__Exercise details__
Exactly as they appear, output all of the entries.

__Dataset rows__

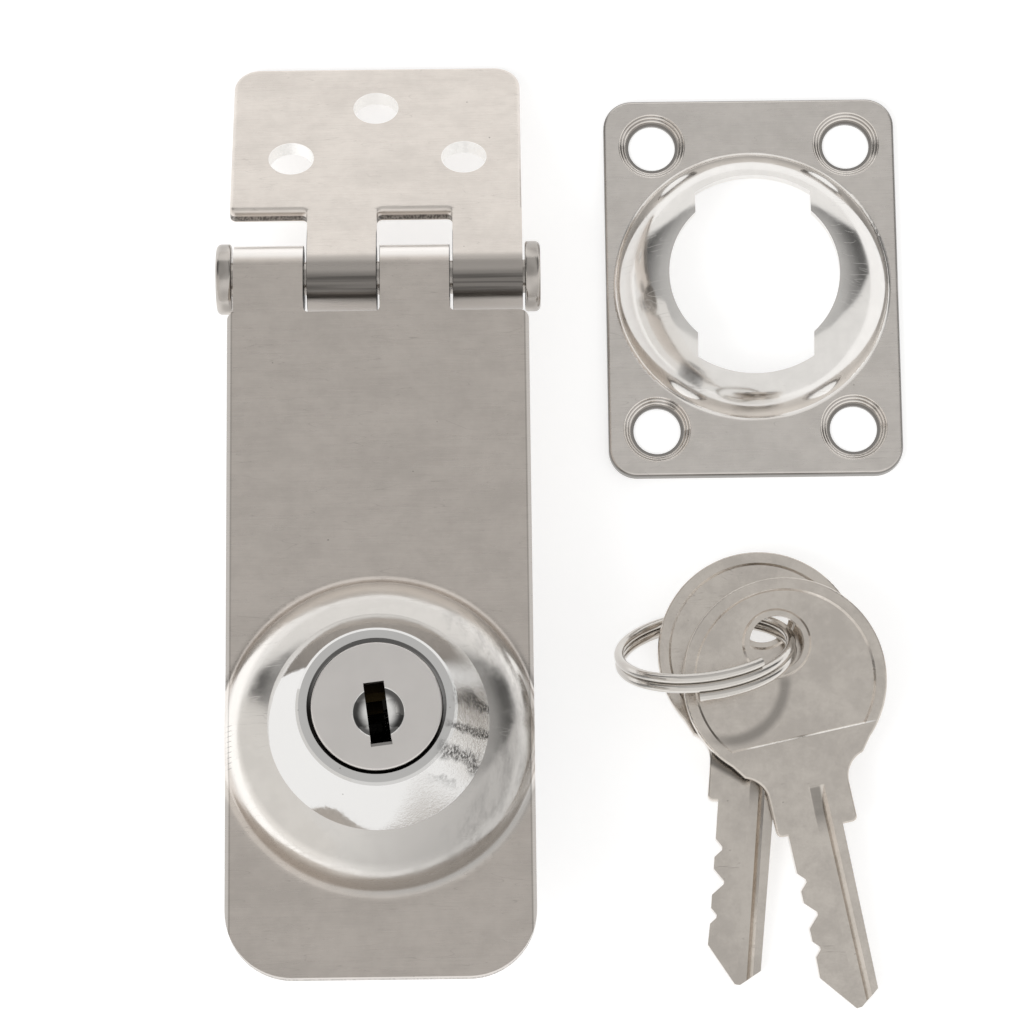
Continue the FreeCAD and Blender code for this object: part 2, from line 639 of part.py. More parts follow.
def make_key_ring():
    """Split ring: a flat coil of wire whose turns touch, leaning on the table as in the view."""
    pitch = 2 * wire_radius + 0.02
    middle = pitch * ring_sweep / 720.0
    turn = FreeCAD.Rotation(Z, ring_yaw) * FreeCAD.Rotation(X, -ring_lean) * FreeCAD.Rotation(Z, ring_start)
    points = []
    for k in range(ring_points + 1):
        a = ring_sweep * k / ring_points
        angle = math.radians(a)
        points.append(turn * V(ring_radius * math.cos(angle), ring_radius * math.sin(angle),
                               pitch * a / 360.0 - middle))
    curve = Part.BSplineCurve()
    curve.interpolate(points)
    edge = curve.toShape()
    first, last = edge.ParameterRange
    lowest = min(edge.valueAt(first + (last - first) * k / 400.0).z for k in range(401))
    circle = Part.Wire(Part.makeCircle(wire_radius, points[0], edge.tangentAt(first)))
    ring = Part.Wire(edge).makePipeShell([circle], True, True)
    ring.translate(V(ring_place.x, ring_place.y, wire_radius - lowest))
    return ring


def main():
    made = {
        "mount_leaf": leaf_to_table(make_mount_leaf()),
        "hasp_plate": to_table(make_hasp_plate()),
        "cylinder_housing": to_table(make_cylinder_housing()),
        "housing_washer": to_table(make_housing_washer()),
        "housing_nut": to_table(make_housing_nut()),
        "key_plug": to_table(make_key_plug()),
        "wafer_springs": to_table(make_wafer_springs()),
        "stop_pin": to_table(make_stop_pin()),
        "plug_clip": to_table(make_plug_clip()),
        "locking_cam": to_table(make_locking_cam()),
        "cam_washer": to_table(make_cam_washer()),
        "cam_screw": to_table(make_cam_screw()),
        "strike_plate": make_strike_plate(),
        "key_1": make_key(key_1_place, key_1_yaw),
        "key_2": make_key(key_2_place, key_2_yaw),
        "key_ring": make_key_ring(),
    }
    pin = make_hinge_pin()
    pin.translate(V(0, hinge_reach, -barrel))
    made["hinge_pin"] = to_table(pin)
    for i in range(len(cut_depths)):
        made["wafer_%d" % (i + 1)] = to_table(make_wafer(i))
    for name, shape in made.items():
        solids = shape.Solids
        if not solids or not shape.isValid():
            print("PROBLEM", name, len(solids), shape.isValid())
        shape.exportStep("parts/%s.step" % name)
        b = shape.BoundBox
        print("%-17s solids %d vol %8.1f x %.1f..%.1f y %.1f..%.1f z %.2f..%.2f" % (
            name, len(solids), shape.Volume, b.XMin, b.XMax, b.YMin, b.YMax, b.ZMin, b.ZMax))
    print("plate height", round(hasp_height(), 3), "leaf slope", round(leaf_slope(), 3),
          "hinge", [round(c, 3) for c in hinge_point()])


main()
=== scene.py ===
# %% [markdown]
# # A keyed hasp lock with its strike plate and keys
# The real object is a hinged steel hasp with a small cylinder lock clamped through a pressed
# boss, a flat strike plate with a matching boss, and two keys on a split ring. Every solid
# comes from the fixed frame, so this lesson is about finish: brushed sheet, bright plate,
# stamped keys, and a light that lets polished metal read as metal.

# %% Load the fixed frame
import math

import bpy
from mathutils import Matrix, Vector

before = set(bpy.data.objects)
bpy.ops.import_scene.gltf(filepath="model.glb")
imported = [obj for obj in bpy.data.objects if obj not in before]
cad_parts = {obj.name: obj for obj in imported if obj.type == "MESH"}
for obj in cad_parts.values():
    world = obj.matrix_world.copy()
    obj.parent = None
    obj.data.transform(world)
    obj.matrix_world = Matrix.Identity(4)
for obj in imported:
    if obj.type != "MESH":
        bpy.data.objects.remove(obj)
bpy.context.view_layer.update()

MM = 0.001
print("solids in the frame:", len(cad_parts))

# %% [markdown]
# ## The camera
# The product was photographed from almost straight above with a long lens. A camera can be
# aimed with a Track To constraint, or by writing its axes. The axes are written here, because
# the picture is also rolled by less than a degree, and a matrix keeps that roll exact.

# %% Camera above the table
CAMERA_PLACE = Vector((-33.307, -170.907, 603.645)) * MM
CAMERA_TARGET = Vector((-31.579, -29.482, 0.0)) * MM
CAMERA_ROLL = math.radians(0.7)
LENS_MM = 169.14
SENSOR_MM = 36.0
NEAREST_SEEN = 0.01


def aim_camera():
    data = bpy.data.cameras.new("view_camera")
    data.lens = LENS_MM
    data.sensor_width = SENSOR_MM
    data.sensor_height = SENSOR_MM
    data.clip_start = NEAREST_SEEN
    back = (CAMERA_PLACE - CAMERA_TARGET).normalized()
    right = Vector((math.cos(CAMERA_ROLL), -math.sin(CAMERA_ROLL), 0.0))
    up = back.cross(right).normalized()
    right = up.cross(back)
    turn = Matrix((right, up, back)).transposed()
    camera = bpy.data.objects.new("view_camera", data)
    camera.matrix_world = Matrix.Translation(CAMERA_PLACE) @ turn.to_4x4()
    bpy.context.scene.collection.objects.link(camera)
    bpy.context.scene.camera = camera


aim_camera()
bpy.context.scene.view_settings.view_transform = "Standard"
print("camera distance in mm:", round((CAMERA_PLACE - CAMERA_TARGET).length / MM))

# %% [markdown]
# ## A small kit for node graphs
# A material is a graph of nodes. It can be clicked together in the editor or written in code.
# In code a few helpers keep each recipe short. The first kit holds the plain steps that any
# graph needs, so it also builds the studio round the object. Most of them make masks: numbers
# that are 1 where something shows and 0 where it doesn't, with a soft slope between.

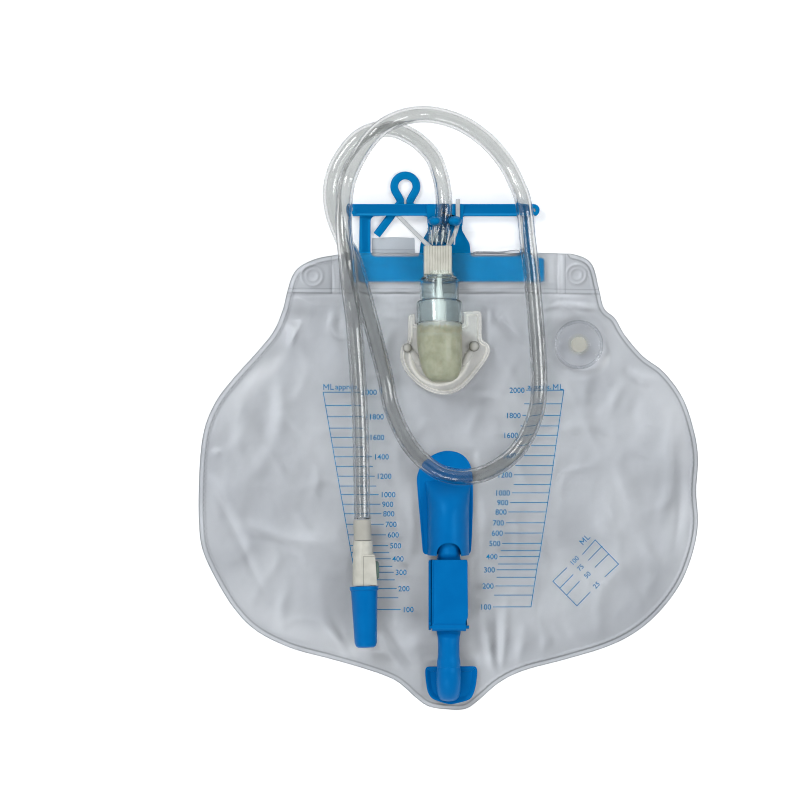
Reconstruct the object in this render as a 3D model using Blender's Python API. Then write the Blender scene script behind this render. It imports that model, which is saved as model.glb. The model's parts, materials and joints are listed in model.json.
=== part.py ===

__The completed task__
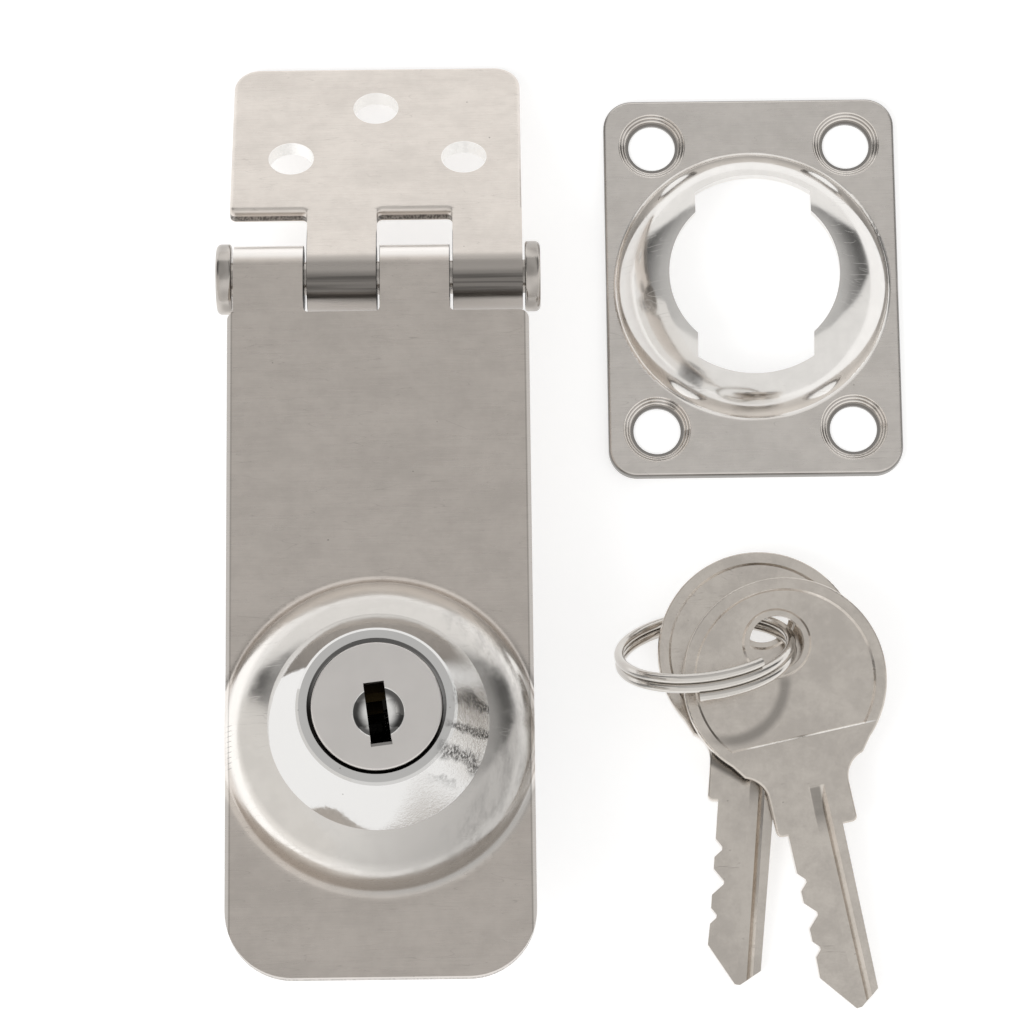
Continue the FreeCAD and Blender code for this object: part 2, from line 639 of part.py. More parts follow.
def make_key_ring():
    """Split ring: a flat coil of wire whose turns touch, leaning on the table as in the view."""
    pitch = 2 * wire_radius + 0.02
    middle = pitch * ring_sweep / 720.0
    turn = FreeCAD.Rotation(Z, ring_yaw) * FreeCAD.Rotation(X, -ring_lean) * FreeCAD.Rotation(Z, ring_start)
    points = []
    for k in range(ring_points + 1):
        a = ring_sweep * k / ring_points
        angle = math.radians(a)
        points.append(turn * V(ring_radius * math.cos(angle), ring_radius * math.sin(angle),
                               pitch * a / 360.0 - middle))
    curve = Part.BSplineCurve()
    curve.interpolate(points)
    edge = curve.toShape()
    first, last = edge.ParameterRange
    lowest = min(edge.valueAt(first + (last - first) * k / 400.0).z for k in range(401))
    circle = Part.Wire(Part.makeCircle(wire_radius, points[0], edge.tangentAt(first)))
    ring = Part.Wire(edge).makePipeShell([circle], True, True)
    ring.translate(V(ring_place.x, ring_place.y, wire_radius - lowest))
    return ring


def main():
    made = {
        "mount_leaf": leaf_to_table(make_mount_leaf()),
        "hasp_plate": to_table(make_hasp_plate()),
        "cylinder_housing": to_table(make_cylinder_housing()),
        "housing_washer": to_table(make_housing_washer()),
        "housing_nut": to_table(make_housing_nut()),
        "key_plug": to_table(make_key_plug()),
        "wafer_springs": to_table(make_wafer_springs()),
        "stop_pin": to_table(make_stop_pin()),
        "plug_clip": to_table(make_plug_clip()),
        "locking_cam": to_table(make_locking_cam()),
        "cam_washer": to_table(make_cam_washer()),
        "cam_screw": to_table(make_cam_screw()),
        "strike_plate": make_strike_plate(),
        "key_1": make_key(key_1_place, key_1_yaw),
        "key_2": make_key(key_2_place, key_2_yaw),
        "key_ring": make_key_ring(),
    }
    pin = make_hinge_pin()
    pin.translate(V(0, hinge_reach, -barrel))
    made["hinge_pin"] = to_table(pin)
    for i in range(len(cut_depths)):
        made["wafer_%d" % (i + 1)] = to_table(make_wafer(i))
    for name, shape in made.items():
        solids = shape.Solids
        if not solids or not shape.isValid():
            print("PROBLEM", name, len(solids), shape.isValid())
        shape.exportStep("parts/%s.step" % name)
        b = shape.BoundBox
        print("%-17s solids %d vol %8.1f x %.1f..%.1f y %.1f..%.1f z %.2f..%.2f" % (
            name, len(solids), shape.Volume, b.XMin, b.XMax, b.YMin, b.YMax, b.ZMin, b.ZMax))
    print("plate height", round(hasp_height(), 3), "leaf slope", round(leaf_slope(), 3),
          "hinge", [round(c, 3) for c in hinge_point()])


main()
=== scene.py ===
# %% [markdown]
# # A keyed hasp lock with its strike plate and keys
# The real object is a hinged steel hasp with a small cylinder lock clamped through a pressed
# boss, a flat strike plate with a matching boss, and two keys on a split ring. Every solid
# comes from the fixed frame, so this lesson is about finish: brushed sheet, bright plate,
# stamped keys, and a light that lets polished metal read as metal.

# %% Load the fixed frame
import math

import bpy
from mathutils import Matrix, Vector

before = set(bpy.data.objects)
bpy.ops.import_scene.gltf(filepath="model.glb")
imported = [obj for obj in bpy.data.objects if obj not in before]
cad_parts = {obj.name: obj for obj in imported if obj.type == "MESH"}
for obj in cad_parts.values():
    world = obj.matrix_world.copy()
    obj.parent = None
    obj.data.transform(world)
    obj.matrix_world = Matrix.Identity(4)
for obj in imported:
    if obj.type != "MESH":
        bpy.data.objects.remove(obj)
bpy.context.view_layer.update()

MM = 0.001
print("solids in the frame:", len(cad_parts))

# %% [markdown]
# ## The camera
# The product was photographed from almost straight above with a long lens. A camera can be
# aimed with a Track To constraint, or by writing its axes. The axes are written here, because
# the picture is also rolled by less than a degree, and a matrix keeps that roll exact.

# %% Camera above the table
CAMERA_PLACE = Vector((-33.307, -170.907, 603.645)) * MM
CAMERA_TARGET = Vector((-31.579, -29.482, 0.0)) * MM
CAMERA_ROLL = math.radians(0.7)
LENS_MM = 169.14
SENSOR_MM = 36.0
NEAREST_SEEN = 0.01


def aim_camera():
    data = bpy.data.cameras.new("view_camera")
    data.lens = LENS_MM
    data.sensor_width = SENSOR_MM
    data.sensor_height = SENSOR_MM
    data.clip_start = NEAREST_SEEN
    back = (CAMERA_PLACE - CAMERA_TARGET).normalized()
    right = Vector((math.cos(CAMERA_ROLL), -math.sin(CAMERA_ROLL), 0.0))
    up = back.cross(right).normalized()
    right = up.cross(back)
    turn = Matrix((right, up, back)).transposed()
    camera = bpy.data.objects.new("view_camera", data)
    camera.matrix_world = Matrix.Translation(CAMERA_PLACE) @ turn.to_4x4()
    bpy.context.scene.collection.objects.link(camera)
    bpy.context.scene.camera = camera


aim_camera()
bpy.context.scene.view_settings.view_transform = "Standard"
print("camera distance in mm:", round((CAMERA_PLACE - CAMERA_TARGET).length / MM))

# %% [markdown]
# ## A small kit for node graphs
# A material is a graph of nodes. It can be clicked together in the editor or written in code.
# In code a few helpers keep each recipe short. The first kit holds the plain steps that any
# graph needs, so it also builds the studio round the object. Most of them make masks: numbers
# that are 1 where something shows and 0 where it doesn't, with a soft slope between.

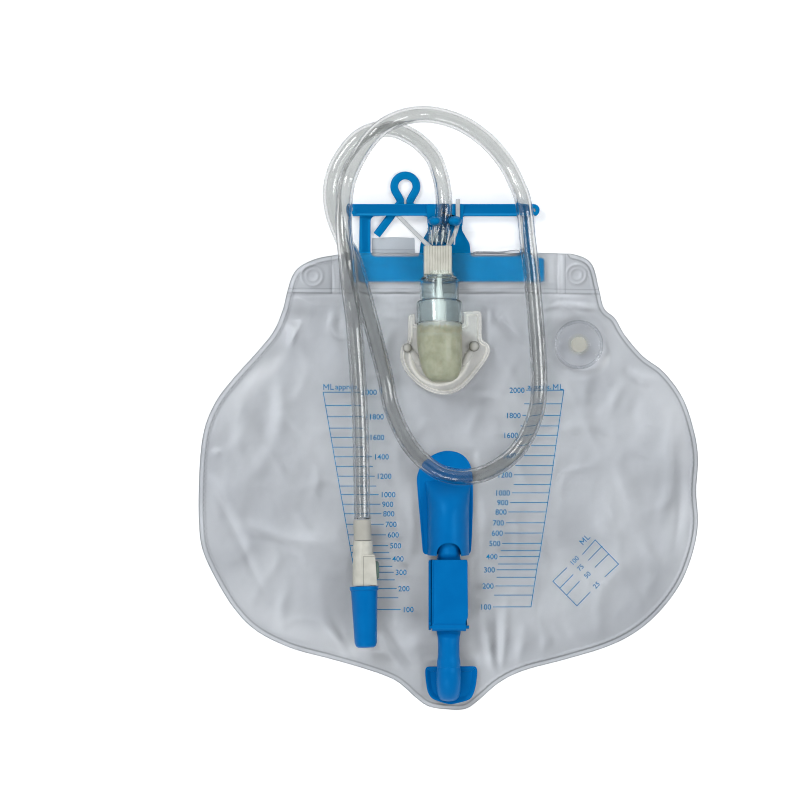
Reconstruct the object in this render as a 3D model using Blender's Python API. Then write the Blender scene script behind this render. It imports that model, which is saved as model.glb. The model's parts, materials and joints are listed in model.json.
=== part.py ===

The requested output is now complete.